Inexperienced writers all suffer from one common failing -- they inevitably rely too heavily on description to hammer their point into the reader's head. They use lots of adjectives and adverbs and lengthy, emotive passages to tell the reader what their characters are thinking and feeling instead of using carefully crafted sentences, word choice, and punctuation to convey the same things more effectively and without obvious effort. That is why the very best and most emotional writing seems so effortless -- because the writer hasn't just thrown words on the page; he or she has labored over each word, each syllable, each comma and semi-colon to make sure the words convey the right feel without the reader even being aware of it.

If you want to see some damn good writing, take a look at Dorothy L. Sayers' first Lord Peter Wimsey mystery, Whose Body? (especially the chapters near the end of the book), Cormac McCarthy's The Road, Toni Morrison's Beloved, James Joyce's Ulysses, and any essay E.B. White ever wrote. You'll notice that these authors don't ever tell you what their characters think or feel, yet somehow, you just know. How? The sentences have been specifically crafted to do just that, that's how.

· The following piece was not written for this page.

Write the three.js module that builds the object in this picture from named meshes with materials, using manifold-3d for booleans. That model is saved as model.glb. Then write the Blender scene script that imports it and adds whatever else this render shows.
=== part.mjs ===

I would even go so far as to include Mr. King's writing along with these greats. Even as a kid, sneaking Christine and Pet Sematary off my Dad's bookshelf so I could read them in secret in my bedroom, I could tell Mr.King had a way with language that plenty of other writers just didn't have. What I picked up on didn't have anything to do with the actual storylines and everything to do with his ability to make the words and dialogue leap off the page and grab you by the throat.
Stephenie Meyer, on the other hand, fails to utilize any sophisticated writing techniques in the Twilight books. They are all straightforward, first person narrations that rely heavily on Bella telling the reader exactly what she thinks and feels at all times.
Some fans might argue that Ms. Meyer couldn't have used complicated writing techniques anyway since her goal was to tell the story simply and honestly from Bella's perspective. However, a number of gifted writers have used deceptively simple first person narratives to convey incredibly complicated and unvoiced ideas to great effect. An excellent example is Kazuo Ishiguro's Never Let Me Go. The narrator, Kath, seems transparently honest and straightforward; however, the more you read, the more you realize that the important parts of the story lie in what Kath carefully avoids saying. Humans are such impossibly complicated creatures -- they don't just try to deceive other people, they try to deceive themselves as well, and Never Let Me Go captures that complexity to perfection. Ms. Meyer does not attempt this at all. With her prose, what you see is what you get -- which is what keeps the series from being anything greater than an interesting story.
If Stephen King is to be faulted in any way for his comments about Ms. Meyer, it really could only be in that he didn't consider John Updike's Number 1 rule of book reviewing:
Try to understand what the author wished to do, and do not blame him for not achieving what he did not attempt.
Twilight is not an example of good writing, but, really, it wasn't a serious attempt at it either. Stephenie Meyer did achieve what she was attempting -- to tell a compelling story spiced with a bit of danger and a bit of romance. Let's celebrate what she and the Twilight series have achieved, without pretending that it is anything more.